START Listed records
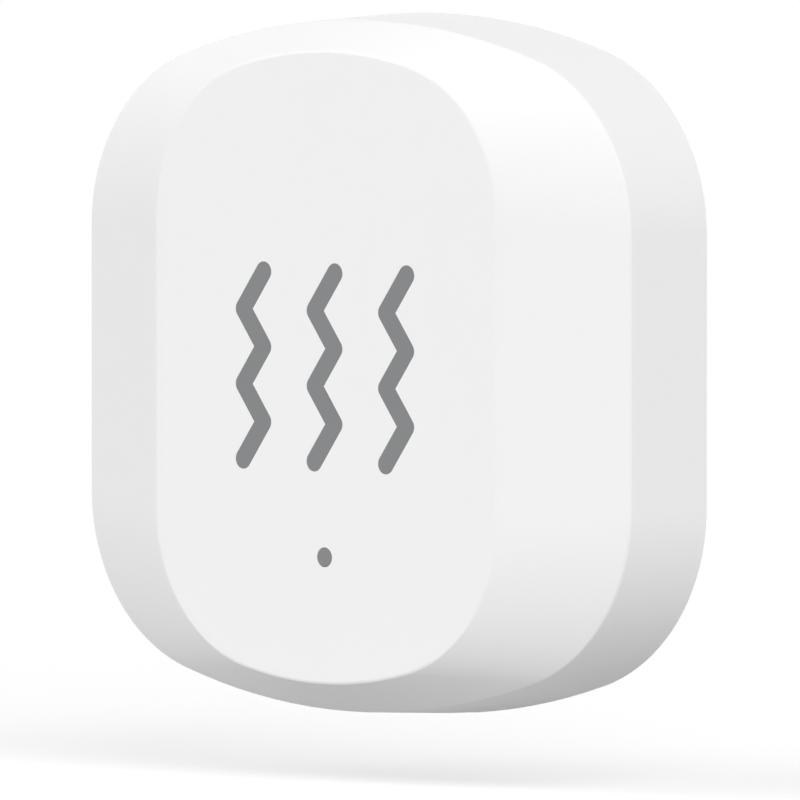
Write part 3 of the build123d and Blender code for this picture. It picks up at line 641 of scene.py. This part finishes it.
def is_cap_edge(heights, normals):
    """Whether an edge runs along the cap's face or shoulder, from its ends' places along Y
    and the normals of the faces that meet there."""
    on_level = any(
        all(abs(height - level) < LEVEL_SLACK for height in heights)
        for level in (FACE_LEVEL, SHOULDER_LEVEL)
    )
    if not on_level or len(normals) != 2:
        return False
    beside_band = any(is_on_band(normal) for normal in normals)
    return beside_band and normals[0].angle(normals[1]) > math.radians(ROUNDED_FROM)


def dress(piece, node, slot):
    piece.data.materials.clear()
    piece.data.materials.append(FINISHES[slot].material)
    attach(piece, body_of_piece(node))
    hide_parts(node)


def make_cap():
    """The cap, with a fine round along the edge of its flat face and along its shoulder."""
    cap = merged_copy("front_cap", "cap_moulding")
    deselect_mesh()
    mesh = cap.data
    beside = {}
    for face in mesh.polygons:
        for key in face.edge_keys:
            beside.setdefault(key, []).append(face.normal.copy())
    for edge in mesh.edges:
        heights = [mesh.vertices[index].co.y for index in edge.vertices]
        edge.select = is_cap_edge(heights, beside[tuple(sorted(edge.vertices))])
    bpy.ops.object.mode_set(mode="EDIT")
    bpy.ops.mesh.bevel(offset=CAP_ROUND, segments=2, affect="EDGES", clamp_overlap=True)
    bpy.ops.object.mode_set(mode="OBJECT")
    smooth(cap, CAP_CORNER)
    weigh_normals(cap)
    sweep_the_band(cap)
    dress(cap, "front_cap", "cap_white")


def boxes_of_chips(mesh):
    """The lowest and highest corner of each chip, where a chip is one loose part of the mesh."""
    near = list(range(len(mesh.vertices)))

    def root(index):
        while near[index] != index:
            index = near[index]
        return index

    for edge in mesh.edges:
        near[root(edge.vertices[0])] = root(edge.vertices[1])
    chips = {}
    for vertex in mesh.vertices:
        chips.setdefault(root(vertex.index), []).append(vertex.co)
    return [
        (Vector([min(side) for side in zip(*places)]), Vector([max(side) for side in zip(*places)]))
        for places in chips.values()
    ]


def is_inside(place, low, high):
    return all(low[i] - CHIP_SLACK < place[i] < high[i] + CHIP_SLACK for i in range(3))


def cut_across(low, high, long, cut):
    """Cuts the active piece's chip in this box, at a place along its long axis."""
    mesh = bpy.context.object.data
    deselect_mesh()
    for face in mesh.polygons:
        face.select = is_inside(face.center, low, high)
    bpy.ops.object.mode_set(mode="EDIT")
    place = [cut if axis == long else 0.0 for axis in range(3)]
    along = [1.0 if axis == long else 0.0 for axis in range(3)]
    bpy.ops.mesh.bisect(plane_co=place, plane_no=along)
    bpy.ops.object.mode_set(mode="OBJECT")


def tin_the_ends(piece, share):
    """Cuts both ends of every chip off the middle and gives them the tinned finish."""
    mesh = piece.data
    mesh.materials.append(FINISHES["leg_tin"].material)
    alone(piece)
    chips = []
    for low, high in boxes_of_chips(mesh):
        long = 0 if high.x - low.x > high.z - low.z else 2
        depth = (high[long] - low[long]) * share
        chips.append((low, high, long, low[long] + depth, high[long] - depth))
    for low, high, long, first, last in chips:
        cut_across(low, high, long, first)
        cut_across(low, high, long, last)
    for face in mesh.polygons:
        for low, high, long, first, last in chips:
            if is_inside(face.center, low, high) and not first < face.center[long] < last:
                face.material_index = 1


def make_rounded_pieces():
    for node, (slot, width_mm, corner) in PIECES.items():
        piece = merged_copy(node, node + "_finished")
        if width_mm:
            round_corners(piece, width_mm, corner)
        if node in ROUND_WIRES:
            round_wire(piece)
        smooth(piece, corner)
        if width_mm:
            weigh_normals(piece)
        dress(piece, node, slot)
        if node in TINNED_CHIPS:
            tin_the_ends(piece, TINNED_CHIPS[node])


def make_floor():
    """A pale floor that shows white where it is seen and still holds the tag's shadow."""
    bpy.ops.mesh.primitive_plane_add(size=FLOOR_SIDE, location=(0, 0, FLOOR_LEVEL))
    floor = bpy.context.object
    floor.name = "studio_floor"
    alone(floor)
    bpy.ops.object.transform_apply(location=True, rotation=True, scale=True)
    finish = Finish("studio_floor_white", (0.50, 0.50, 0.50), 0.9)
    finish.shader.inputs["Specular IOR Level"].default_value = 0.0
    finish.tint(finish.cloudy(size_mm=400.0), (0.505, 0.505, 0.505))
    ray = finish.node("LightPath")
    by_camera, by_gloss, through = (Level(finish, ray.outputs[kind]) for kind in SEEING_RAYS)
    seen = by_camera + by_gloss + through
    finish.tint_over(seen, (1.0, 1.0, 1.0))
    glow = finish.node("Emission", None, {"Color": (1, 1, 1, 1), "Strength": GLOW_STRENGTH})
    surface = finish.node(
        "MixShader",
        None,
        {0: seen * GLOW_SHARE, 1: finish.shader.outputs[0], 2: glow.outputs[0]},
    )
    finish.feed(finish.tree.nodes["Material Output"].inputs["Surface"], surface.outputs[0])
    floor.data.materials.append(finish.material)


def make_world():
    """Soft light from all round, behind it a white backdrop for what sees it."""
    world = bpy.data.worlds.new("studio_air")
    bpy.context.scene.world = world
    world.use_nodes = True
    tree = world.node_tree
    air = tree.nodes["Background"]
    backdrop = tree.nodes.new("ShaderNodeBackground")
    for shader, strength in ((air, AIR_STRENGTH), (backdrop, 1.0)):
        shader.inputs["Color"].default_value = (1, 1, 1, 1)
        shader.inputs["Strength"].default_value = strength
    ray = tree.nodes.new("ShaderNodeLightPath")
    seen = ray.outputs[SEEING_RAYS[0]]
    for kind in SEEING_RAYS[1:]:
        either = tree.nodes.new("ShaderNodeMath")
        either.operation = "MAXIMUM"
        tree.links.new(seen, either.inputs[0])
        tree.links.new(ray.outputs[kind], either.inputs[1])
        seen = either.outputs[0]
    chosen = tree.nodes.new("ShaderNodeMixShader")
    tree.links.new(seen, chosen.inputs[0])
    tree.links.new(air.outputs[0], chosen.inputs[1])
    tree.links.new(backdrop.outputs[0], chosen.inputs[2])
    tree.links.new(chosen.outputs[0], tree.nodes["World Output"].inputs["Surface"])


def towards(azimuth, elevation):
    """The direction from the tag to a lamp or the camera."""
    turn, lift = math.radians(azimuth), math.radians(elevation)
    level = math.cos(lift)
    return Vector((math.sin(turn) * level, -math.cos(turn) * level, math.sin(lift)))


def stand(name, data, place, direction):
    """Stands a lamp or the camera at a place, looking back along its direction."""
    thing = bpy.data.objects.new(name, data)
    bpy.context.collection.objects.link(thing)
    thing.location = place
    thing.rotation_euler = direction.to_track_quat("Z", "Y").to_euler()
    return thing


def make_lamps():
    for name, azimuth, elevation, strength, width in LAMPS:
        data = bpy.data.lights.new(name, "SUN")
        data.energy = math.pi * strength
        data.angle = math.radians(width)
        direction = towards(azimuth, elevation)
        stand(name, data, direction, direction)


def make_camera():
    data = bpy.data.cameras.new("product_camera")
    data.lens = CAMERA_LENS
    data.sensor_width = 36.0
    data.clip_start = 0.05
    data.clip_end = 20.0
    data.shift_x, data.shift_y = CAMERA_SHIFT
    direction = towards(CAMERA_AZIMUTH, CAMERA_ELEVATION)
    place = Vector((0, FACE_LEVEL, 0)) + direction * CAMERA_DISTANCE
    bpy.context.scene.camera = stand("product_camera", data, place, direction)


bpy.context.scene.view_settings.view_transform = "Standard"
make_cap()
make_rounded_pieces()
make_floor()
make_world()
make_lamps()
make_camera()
END Listed records
START Listed records
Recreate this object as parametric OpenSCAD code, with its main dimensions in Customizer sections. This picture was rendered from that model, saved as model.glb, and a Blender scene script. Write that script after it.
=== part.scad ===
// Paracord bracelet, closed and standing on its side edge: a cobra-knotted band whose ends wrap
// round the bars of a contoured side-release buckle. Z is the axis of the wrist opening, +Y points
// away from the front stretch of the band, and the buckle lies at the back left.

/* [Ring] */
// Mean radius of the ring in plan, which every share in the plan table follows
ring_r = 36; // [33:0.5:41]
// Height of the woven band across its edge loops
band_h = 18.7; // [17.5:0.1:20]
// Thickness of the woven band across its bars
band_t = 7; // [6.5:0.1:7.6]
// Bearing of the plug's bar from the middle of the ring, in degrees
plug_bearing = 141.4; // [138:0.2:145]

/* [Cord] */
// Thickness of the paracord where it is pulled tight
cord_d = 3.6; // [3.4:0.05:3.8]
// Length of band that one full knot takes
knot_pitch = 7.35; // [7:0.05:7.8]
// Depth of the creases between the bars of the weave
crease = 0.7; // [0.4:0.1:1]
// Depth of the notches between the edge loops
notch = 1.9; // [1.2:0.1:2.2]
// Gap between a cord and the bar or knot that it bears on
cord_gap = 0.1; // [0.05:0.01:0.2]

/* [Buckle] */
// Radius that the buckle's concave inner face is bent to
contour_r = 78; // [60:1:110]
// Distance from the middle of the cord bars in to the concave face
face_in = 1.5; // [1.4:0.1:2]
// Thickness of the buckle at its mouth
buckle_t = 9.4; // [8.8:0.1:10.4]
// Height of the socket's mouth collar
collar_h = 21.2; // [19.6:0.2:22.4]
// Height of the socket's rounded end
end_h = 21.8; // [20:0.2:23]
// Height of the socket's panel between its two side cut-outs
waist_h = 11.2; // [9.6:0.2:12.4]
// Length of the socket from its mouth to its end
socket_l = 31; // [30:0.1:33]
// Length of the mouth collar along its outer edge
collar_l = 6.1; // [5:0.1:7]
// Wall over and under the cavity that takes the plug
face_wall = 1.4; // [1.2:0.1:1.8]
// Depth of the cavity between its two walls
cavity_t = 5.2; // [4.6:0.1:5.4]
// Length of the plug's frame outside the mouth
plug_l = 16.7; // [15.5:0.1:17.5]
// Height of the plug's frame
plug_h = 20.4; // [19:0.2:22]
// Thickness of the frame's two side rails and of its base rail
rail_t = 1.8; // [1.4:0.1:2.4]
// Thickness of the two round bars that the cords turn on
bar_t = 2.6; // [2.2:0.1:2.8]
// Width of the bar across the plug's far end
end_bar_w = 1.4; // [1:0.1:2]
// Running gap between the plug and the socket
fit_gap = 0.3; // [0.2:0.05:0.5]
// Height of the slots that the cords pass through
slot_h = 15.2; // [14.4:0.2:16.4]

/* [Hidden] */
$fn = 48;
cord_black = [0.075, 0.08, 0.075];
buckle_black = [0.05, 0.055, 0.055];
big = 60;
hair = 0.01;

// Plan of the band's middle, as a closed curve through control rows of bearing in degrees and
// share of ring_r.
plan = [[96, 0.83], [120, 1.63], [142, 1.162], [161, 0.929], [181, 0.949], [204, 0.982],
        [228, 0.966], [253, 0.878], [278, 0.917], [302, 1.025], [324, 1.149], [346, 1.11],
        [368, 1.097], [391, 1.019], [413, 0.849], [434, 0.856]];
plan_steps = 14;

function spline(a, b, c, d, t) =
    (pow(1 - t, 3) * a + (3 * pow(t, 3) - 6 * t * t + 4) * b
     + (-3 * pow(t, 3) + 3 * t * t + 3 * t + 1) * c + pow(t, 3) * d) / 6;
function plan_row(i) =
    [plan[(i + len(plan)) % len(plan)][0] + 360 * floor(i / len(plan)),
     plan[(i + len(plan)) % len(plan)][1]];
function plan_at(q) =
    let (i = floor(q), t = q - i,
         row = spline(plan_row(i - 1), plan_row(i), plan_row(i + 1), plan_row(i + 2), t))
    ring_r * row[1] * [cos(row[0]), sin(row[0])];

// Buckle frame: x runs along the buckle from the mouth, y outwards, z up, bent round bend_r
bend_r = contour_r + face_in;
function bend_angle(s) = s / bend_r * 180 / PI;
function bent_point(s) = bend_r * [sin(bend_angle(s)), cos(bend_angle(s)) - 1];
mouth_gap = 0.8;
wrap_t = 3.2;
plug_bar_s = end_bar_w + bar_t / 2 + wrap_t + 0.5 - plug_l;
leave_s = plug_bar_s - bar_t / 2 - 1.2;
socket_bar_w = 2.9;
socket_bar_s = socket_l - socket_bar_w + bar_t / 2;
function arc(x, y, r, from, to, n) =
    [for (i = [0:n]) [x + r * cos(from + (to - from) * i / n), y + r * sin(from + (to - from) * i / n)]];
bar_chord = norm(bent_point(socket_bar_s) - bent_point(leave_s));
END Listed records
→ What is being asked:
Begin at the line that has "Write part 3"; stop after the line that has "hide_parts(node)". Copy every line in that span exactly.

→ Right answer:
Write part 3 of the build123d and Blender code for this picture. It picks up at line 641 of scene.py. This part finishes it.
def is_cap_edge(heights, normals):
    """Whether an edge runs along the cap's face or shoulder, from its ends' places along Y
    and the normals of the faces that meet there."""
    on_level = any(
        all(abs(height - level) < LEVEL_SLACK for height in heights)
        for level in (FACE_LEVEL, SHOULDER_LEVEL)
    )
    if not on_level or len(normals) != 2:
        return False
    beside_band = any(is_on_band(normal) for normal in normals)
    return beside_band and normals[0].angle(normals[1]) > math.radians(ROUNDED_FROM)


def dress(piece, node, slot):
    piece.data.materials.clear()
    piece.data.materials.append(FINISHES[slot].material)
    attach(piece, body_of_piece(node))
    hide_parts(node)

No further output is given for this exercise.